Unique Positioning Strategies Deliver Niche Market Success

Evangelical Christian Credit Union (ECCU) had a 23.8 percent growth in assets this past year. Learn how their unique strategy allowed them to develop a niche market they have sustained for nearly 20 years.


Is this an anomaly? Evangelical Christian Credit Union in California (ECCU, $607m) experienced 23.8% asset and 94.3% member growth rate in the past year thanks to a unique positioning strategy.

Though ECCU has performed exceptionally well for the industry, the success is nothing new for the credit union. In the mid 1980s ECCU executives decided to change their strategy by offering a commercial banking platform to faith-based organizations such as churches and schools.

"We take a holistic approach to understanding the total banking needs of the ministries and schools," said Mark Holbrook, president & chief executive officer of ECCU.

Its niche allowed ECCU to abandon the overly saturated consumer marketplace and focus on commercial practices. Currently, ECCU originates approximately $500 million in member business loans annually and has a Return on Average Assets (ROAA) of 1.6%. Over the last decade, its ROAA has ranged between 1.5 to 2% annually as a direct result of its repositioned strategy.

During the mid 1980s, many small ministries were paying outrageous fees for loan and banking services. Through experimentations with various business lines for faith-based organizations such as auto lending and tuition management, ECCU executives realized they could provide assistance to these underserved organizations. They stepped into the member business marketplace and began offering the full gambit of commercial services, including deposits, investments, cash management advice and loans, solely to faith-based organizations.

The faith-based organizations they encountered were all facing similar challenges in finding and obtaining land to build their facilities. To help these organizations, ECCU developed a framework that the lenders could customize based on the specific members' needs.

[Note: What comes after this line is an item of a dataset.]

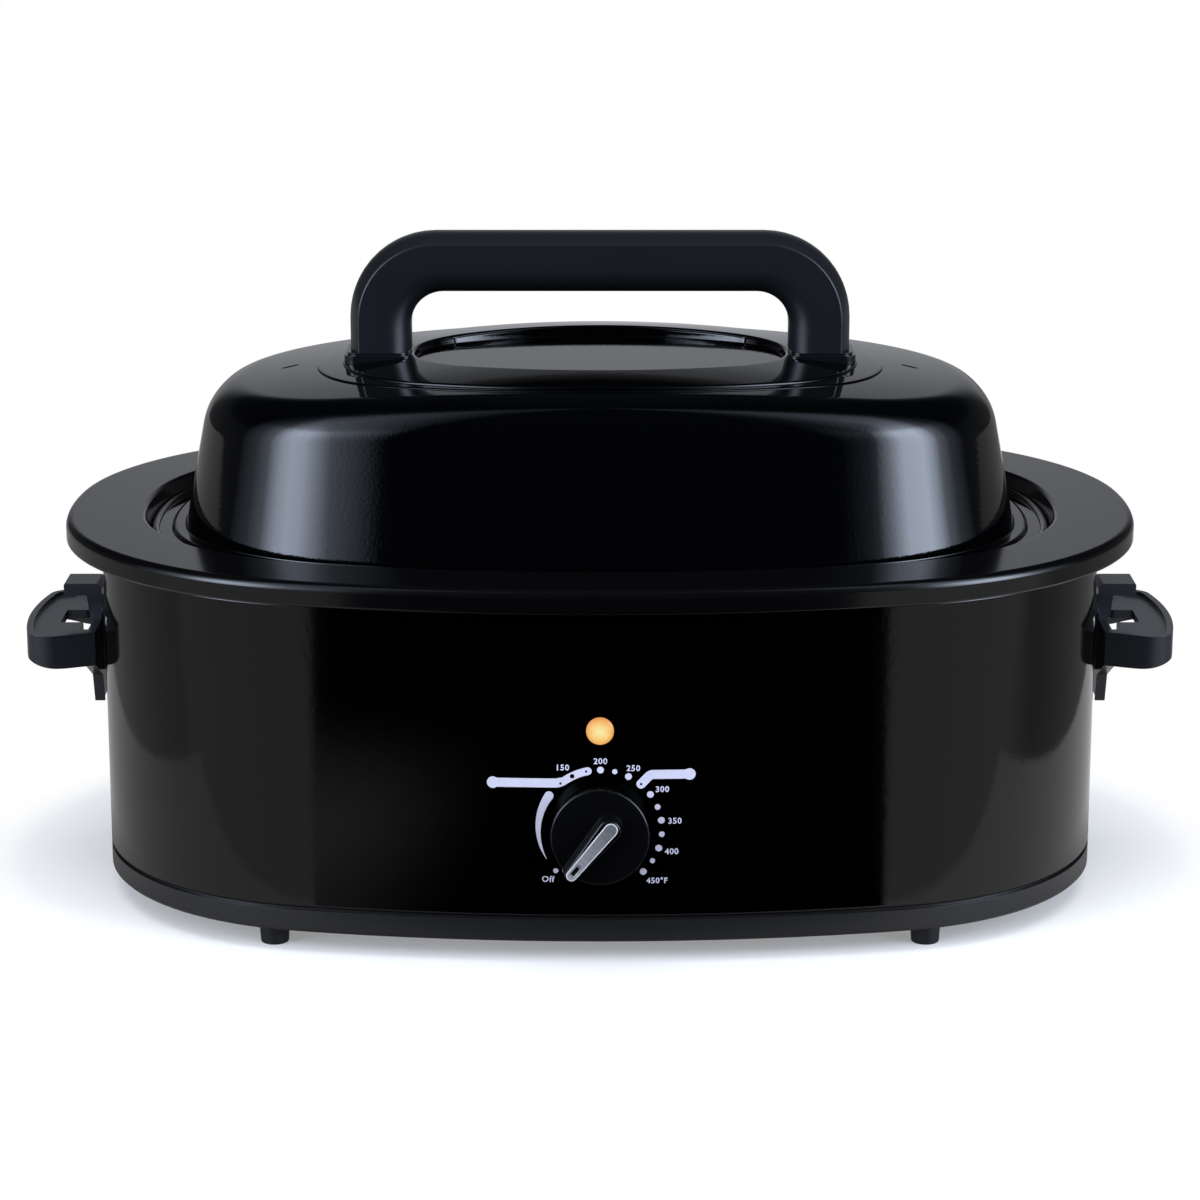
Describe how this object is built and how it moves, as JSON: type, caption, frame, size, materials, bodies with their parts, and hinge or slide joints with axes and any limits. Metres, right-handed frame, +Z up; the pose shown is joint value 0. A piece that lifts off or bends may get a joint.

"We are developing long-term relationships with faith-based organizations by helping them think through their planning and development phases," said Holbrook.

The 15 staff members in the commercial lending department have been instrumental in the success of the lending program because they effectively foster strong relationships with member businesses. They also manage institutional risk by acting conservatively on the underwriting of the loans to faith-based organizations. Holbrook said that about half of these commercial loans are under $1 million; however, ECCU has also funded loans in excess of $40 million.